» **Short exercise**
Copy out all lines with the word "part" in them.

» **Data excerpt**
============

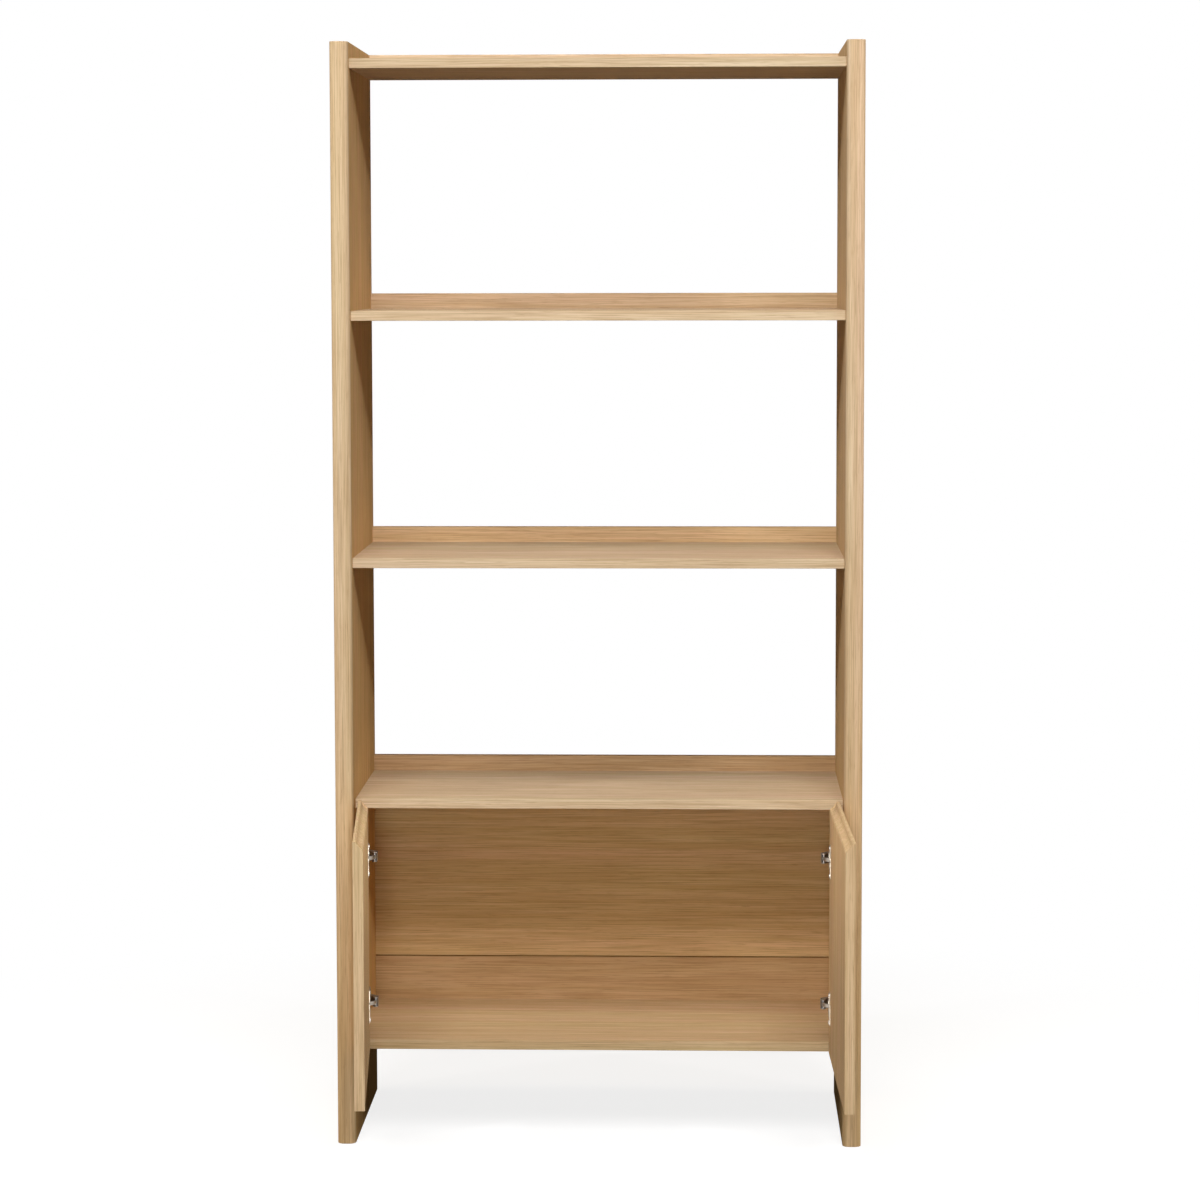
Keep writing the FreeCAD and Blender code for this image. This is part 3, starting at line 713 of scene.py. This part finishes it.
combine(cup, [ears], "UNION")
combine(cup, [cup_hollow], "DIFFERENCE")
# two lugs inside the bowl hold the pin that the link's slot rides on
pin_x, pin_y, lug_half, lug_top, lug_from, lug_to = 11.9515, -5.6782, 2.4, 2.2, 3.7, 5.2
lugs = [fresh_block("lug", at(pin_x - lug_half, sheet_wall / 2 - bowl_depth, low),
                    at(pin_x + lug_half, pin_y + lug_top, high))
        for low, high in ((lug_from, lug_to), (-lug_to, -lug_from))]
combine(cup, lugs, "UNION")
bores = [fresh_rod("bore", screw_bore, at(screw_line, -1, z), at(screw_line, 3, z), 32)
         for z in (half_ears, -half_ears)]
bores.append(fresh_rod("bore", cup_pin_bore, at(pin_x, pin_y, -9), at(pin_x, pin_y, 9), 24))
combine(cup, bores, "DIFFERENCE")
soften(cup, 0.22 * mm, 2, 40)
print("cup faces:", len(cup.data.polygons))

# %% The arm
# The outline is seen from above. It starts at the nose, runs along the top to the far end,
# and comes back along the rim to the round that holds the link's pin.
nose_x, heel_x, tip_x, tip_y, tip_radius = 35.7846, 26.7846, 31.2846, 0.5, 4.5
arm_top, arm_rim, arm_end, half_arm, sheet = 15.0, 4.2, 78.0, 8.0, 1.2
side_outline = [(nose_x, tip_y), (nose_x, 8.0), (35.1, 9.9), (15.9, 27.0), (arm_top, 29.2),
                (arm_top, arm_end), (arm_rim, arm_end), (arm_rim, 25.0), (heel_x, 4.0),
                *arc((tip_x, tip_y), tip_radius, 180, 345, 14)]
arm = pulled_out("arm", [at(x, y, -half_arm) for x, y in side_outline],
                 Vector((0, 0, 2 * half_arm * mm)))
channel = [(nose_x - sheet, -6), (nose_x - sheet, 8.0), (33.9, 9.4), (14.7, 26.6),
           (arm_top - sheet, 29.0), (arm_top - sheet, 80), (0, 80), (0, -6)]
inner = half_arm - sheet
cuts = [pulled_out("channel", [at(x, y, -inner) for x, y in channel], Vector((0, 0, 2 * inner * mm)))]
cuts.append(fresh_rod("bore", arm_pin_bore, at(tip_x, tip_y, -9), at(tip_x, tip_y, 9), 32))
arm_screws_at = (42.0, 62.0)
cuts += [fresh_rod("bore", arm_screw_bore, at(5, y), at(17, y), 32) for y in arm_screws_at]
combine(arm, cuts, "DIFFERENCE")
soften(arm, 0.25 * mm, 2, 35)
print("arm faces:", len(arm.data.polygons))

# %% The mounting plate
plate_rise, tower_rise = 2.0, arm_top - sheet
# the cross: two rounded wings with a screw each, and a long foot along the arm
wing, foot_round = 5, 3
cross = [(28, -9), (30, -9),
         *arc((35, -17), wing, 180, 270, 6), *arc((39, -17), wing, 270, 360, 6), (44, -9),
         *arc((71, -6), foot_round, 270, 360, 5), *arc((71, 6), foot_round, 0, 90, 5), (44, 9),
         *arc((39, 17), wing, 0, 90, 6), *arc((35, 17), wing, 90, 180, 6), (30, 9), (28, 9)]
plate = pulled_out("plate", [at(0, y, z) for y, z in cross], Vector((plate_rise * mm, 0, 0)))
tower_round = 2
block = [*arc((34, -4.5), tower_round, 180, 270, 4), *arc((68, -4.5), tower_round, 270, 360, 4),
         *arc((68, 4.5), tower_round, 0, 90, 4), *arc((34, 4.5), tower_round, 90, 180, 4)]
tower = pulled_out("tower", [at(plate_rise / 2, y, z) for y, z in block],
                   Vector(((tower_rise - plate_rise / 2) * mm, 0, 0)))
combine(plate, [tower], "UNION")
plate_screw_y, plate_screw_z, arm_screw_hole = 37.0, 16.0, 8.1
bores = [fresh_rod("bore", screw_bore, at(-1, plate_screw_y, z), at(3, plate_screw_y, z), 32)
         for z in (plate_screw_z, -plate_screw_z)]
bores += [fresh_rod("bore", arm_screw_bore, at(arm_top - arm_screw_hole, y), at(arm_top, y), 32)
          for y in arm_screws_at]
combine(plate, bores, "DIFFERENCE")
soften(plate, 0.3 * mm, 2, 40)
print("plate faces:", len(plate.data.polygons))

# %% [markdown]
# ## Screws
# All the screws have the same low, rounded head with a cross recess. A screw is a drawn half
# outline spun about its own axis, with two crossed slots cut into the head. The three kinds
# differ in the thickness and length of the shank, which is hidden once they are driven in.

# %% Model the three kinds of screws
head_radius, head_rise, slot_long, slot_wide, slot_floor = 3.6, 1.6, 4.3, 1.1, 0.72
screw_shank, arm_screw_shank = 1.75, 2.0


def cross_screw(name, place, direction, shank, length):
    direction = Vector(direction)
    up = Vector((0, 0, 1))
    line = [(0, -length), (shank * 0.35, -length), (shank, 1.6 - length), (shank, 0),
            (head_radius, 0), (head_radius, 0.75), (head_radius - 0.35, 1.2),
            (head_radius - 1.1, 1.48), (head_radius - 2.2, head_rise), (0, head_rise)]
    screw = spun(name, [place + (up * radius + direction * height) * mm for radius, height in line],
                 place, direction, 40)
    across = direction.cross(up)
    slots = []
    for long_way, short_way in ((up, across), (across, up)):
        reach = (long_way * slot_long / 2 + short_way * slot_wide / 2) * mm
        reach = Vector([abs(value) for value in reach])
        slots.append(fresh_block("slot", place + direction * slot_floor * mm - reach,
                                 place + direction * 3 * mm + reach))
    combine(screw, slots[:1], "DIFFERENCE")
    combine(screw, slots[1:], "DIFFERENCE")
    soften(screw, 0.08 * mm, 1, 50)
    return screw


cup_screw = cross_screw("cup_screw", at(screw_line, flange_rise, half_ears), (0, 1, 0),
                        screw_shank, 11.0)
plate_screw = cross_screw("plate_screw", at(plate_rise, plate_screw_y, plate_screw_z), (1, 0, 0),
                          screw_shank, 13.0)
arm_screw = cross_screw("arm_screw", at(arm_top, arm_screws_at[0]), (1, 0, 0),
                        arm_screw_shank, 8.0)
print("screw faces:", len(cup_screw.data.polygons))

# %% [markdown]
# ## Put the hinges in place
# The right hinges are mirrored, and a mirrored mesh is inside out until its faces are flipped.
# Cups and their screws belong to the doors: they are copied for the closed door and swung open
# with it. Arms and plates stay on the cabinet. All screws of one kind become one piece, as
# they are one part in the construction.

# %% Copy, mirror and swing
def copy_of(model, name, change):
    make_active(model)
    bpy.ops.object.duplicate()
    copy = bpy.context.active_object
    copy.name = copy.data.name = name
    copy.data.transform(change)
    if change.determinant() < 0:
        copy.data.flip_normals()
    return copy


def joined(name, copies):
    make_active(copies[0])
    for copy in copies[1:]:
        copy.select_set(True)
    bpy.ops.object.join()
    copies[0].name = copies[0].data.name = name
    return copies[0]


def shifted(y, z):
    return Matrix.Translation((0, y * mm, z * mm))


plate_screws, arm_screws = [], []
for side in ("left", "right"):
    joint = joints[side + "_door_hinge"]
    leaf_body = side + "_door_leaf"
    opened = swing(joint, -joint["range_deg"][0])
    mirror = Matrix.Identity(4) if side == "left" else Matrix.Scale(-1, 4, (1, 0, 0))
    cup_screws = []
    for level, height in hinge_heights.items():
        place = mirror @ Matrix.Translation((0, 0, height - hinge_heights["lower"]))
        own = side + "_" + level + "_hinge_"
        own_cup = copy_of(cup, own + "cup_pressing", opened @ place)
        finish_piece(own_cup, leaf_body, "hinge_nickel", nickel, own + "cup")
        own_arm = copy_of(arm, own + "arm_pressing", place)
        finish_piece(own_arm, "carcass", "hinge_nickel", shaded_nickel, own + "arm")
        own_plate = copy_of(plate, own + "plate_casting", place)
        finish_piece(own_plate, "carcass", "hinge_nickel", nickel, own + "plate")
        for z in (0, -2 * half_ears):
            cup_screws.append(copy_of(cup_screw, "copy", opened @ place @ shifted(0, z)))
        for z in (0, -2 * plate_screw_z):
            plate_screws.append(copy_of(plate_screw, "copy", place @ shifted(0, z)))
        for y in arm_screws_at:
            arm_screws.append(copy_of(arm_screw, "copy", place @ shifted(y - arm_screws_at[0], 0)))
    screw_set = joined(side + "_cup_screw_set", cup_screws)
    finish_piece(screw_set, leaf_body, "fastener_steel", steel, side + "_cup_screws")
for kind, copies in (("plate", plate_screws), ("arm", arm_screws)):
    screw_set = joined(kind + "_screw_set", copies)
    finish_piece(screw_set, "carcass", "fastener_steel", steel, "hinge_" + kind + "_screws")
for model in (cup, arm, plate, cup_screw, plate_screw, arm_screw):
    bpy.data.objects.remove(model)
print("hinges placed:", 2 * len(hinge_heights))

============

» **Exercise solution**
Keep writing the FreeCAD and Blender code for this image. This is part 3, starting at line 713 of scene.py. This part finishes it.
# they are one part in the construction.